GIVEN REQUEST:
Copy each line of the data below with the word "code".

[Begin DATA BLOCK]

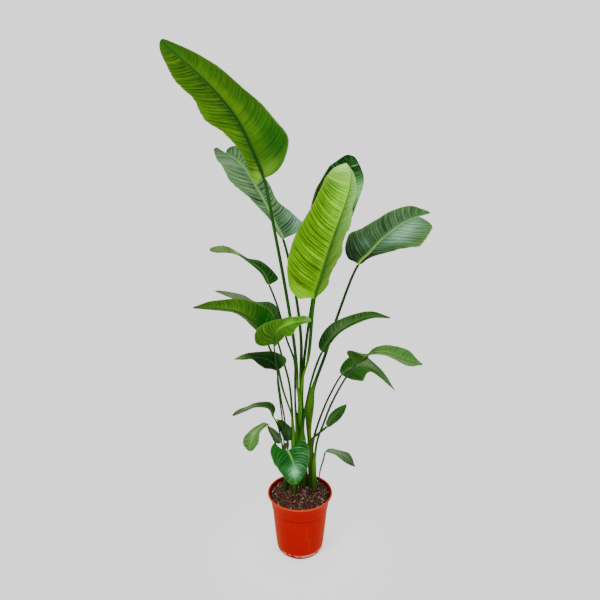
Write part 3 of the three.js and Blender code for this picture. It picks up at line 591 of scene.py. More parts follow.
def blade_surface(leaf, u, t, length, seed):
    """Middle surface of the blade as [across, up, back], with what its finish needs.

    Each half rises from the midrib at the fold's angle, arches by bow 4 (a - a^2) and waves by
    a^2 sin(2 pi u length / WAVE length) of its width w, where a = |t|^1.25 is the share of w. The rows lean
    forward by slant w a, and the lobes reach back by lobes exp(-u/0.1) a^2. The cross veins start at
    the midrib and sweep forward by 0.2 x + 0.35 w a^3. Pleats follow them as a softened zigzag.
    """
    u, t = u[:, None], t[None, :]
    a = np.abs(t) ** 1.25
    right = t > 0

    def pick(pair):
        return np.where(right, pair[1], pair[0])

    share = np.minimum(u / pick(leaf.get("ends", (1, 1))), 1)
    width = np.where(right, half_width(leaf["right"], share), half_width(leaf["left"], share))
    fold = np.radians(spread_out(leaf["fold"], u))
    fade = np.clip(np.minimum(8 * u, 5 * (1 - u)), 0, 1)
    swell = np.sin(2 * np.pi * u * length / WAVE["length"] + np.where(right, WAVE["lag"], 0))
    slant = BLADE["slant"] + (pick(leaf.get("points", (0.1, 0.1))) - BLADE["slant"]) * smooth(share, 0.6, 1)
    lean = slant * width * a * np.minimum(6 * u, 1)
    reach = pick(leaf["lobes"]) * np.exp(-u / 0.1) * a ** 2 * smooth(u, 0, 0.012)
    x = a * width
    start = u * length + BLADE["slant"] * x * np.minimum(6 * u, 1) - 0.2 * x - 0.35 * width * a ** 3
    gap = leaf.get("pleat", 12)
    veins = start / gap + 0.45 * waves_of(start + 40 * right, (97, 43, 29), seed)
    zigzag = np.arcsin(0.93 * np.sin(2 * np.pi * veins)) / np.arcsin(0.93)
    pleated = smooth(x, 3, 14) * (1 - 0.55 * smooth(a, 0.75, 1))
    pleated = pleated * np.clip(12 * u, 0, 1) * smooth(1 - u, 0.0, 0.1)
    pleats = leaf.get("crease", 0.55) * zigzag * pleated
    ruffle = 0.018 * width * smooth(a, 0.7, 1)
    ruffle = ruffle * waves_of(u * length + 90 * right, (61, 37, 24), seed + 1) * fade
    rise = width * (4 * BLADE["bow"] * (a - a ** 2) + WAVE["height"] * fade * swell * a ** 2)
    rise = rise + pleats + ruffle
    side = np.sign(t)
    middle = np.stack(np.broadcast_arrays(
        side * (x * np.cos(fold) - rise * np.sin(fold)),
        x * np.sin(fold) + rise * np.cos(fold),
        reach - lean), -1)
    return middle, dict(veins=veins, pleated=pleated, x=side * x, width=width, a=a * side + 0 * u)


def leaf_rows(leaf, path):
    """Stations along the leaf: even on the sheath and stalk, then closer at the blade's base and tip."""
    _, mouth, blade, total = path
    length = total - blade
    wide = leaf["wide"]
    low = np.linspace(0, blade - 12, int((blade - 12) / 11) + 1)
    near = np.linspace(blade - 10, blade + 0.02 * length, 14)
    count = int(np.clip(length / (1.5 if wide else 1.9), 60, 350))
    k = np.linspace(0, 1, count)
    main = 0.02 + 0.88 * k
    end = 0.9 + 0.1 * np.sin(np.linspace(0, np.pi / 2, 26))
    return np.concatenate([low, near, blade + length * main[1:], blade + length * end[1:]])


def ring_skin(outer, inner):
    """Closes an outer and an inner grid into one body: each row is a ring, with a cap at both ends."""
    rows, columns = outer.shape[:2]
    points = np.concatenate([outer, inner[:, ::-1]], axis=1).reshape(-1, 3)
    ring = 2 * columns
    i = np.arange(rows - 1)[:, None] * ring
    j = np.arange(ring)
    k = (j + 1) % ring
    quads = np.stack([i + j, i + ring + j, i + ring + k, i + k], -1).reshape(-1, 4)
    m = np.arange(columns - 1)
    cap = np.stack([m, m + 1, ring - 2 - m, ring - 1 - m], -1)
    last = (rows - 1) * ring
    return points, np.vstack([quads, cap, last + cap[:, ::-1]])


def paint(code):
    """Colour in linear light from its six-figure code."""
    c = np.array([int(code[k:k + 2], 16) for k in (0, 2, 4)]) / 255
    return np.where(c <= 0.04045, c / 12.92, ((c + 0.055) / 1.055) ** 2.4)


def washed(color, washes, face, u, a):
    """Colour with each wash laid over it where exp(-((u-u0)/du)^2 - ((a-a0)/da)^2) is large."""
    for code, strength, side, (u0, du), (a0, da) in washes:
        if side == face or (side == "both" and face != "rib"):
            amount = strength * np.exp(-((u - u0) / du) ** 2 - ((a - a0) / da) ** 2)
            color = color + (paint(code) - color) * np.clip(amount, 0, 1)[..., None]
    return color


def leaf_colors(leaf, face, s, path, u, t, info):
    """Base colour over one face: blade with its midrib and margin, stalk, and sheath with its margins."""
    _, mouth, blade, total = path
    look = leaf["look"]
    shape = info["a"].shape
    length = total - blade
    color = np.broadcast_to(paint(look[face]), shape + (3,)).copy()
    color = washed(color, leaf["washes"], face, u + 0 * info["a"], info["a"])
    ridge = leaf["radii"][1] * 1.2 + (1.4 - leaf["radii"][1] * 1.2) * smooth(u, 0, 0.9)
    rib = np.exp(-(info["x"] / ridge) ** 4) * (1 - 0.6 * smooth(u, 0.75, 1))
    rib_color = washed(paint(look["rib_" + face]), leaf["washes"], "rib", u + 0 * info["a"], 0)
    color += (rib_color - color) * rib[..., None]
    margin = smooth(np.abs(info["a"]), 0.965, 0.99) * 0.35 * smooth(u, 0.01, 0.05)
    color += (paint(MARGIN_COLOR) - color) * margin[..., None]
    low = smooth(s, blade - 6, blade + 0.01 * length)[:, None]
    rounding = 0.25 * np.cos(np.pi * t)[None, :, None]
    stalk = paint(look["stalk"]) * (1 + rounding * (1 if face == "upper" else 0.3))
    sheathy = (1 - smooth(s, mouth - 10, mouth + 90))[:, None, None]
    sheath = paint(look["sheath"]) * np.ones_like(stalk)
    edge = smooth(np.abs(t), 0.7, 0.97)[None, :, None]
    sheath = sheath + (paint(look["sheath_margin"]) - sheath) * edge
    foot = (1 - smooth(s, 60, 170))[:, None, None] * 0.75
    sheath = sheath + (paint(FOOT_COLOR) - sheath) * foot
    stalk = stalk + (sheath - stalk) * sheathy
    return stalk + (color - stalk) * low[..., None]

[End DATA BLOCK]

FULL RESPONSE:
Write part 3 of the three.js and Blender code for this picture. It picks up at line 591 of scene.py. More parts follow.
def paint(code):
    """Colour in linear light from its six-figure code."""
    c = np.array([int(code[k:k + 2], 16) for k in (0, 2, 4)]) / 255
    for code, strength, side, (u0, du), (a0, da) in washes:
            color = color + (paint(code) - color) * np.clip(amount, 0, 1)[..., None]